Good and bad memories
Gustafson was somewhat familiar with The Salvation Army; he grew up attending a Salvation Army church in Wrangell, Alaska, with his adoptive parents and siblings.
“We went there three or four times a week,” Gustafson recalled. “It instilled good values in me. For the rest of my life, I could tell when God was speaking to me, even when I was doing bad things.”
His troubles started at around age 15, when his mom and dad split up. His mom took Gustafson and his two younger siblings with her to Arizona. Gustafson soon dropped out of high school and would spend the next several years bouncing between Arizona and Minnesota, where he had family in St. Paul.
“That time in my life was my first introduction to sex, drugs and rock ‘n roll,” he said. “It created problems.”

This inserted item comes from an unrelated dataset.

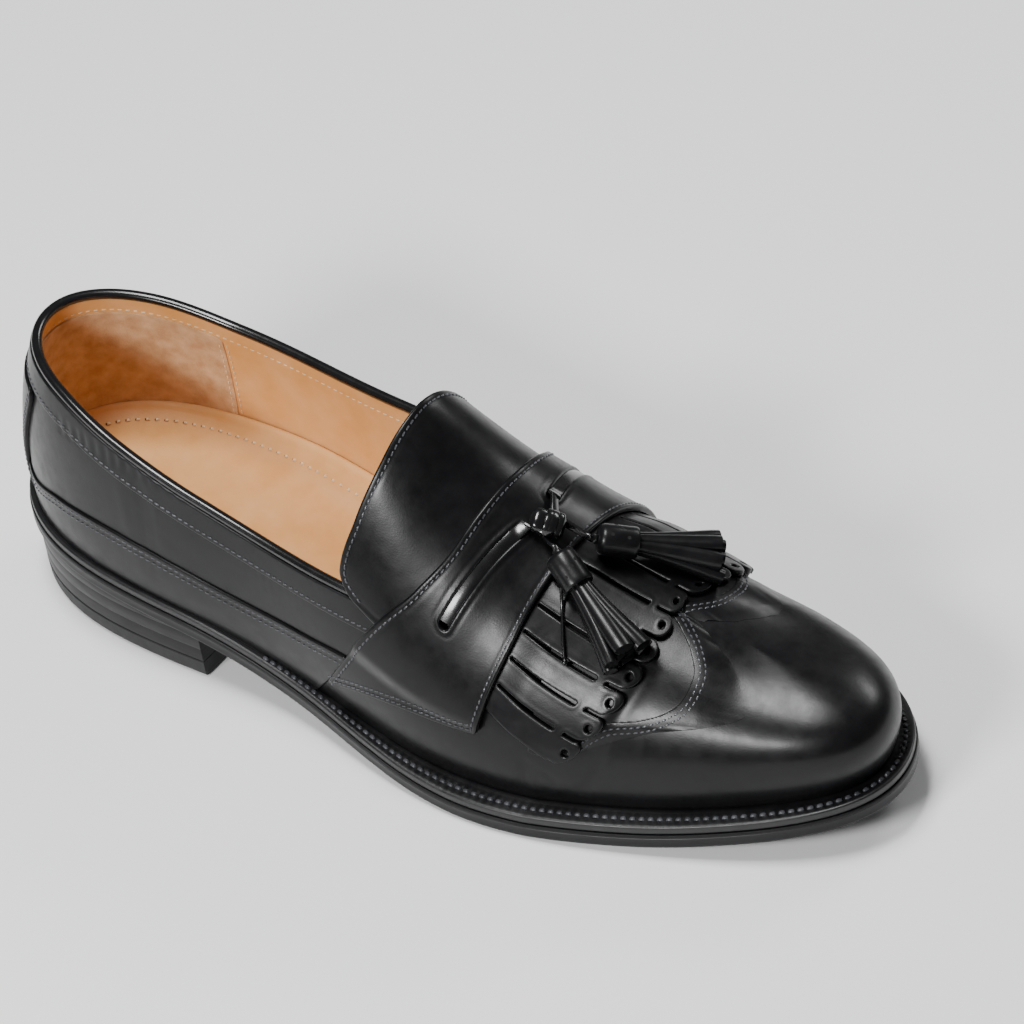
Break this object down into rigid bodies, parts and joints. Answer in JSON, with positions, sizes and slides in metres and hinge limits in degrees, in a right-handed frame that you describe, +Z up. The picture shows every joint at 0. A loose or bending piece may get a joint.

At age 18, he obtained his GED and enlisted in the U.S. Army, serving as an infantryman for four years. He would spend the rest of his life in Minnesota working jobs in road construction and building maintenance, using drugs and alcohol incessantly. He was married twice, and both of his wives died – one from a drug overdose, the other from suicide.
“My whole life, I felt totally lost,” Gustafson said.
Gustafson wound up staying at the St. Cloud Salvation Army for one year. In that time, he became a different person by humbling himself before God.
“I told God that I surrendered,” he said. “I told Him I would be whatever He wanted me to be. I’ve tried to have that attitude every day since.”
He began living on his own in March 2016 after securing local jobs in property maintenance and building restoration.
Then, after several months of working both jobs, he quit the latter to work for the St. Cloud Salvation Army. He continues to work there five nights a week, 4 p.m. to midnight, doing everything from cooking dinners, to light maintenance, to administering breathalyzers to shelter guests.
“I took a pay-cut to work here, and I was proud to do it,” Gustafson said. “My life isn’t about money anymore. I’m 51 years old, and I am finally beginning to understand who God made me to be.”
When Gustafson isn’t working, he attends AA meetings six days a week, including twice a day on Fridays and Saturdays.
He often reflects on how The Salvation Army supported him both as a child and as an adult.
“After all this time, I’m right back here at The Salvation Army,” Gustafson said. “That blows me away.”